区切りが多いほうが「休む前にここまで進めよう」という意識が働いて、集中力が上がって進行が早くなるというのもある。
評論家の山形浩生さんが『新教養主義宣言』という本で「一週間を6日にすれば人類の生産性は少し上がるだろう」ということを書いていた。この社会では週単位で仕事の区切りを考えることが多いからだ。さすがに実現は難しそうだけど面白い発想だと思う。
ただ、短く区切ればいいといっても10分に一回休むとかするのは短すぎて集中できないだろう。
僕は40分〜1時間くらいを一区切りにして休憩を入れるのがちょうどいいと思っている。学校の時間割と同じような感じだ。
ポモドーロ・テクニックという仕事術では、
・25分集中して作業して5分休む。これを1ポモドーロとする
・4ポモドーロやったら15分休む
というのを繰り返すのを推奨している。時間はキッチンタイマーで測る(スマホのタイマーなどを使ってもよい)。
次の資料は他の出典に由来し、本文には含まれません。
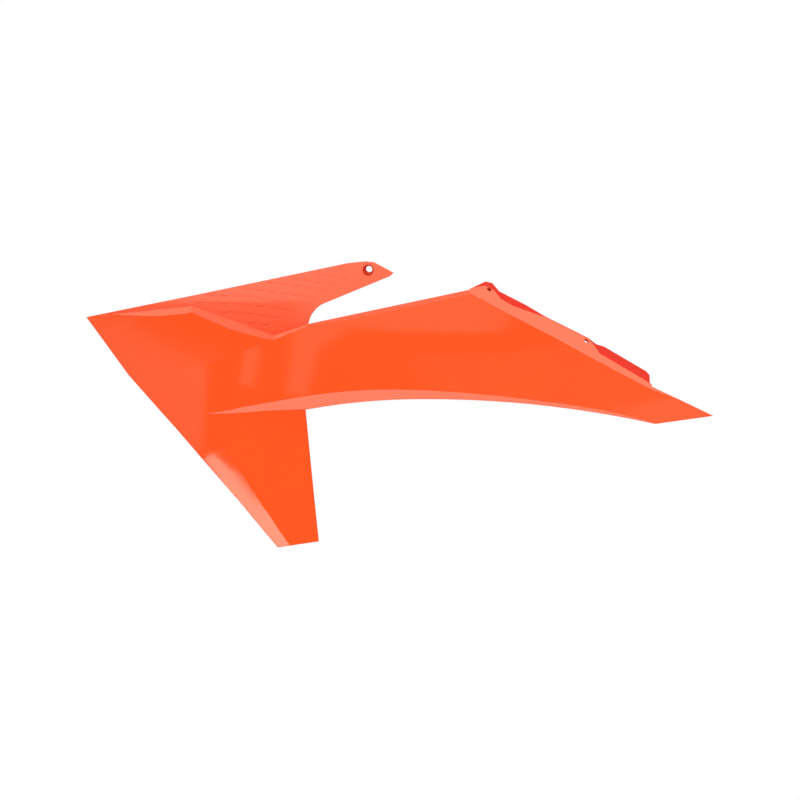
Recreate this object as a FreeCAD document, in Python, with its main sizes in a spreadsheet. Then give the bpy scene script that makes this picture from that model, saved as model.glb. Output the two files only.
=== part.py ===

僕は25分だと短いと感じるのでもう少し長めの単位で作業をするし、仕事と休憩のサイクルを2回くらい繰り返すと嫌になって3時間くらい休んでしまうのでこのポモドーロ・テクニックをそのまま使ってはいないけれど、「こまめに時間を区切る」という考え方自体は良いものだ。
人によって集中力は違う。なのでいろいろ試行錯誤して自分に合った時間配分を見つけよう。
時間を区切ることのメリットは、区切りを付けることで「自分はこれくらいの仕事量はこれくらいの時間でこなせる」とか「自分はこれくらいの時間でだんだん生産性が落ちてくる」という目安が付いてきて、どんどんスケジュールを立てるのがうまくなることにもある。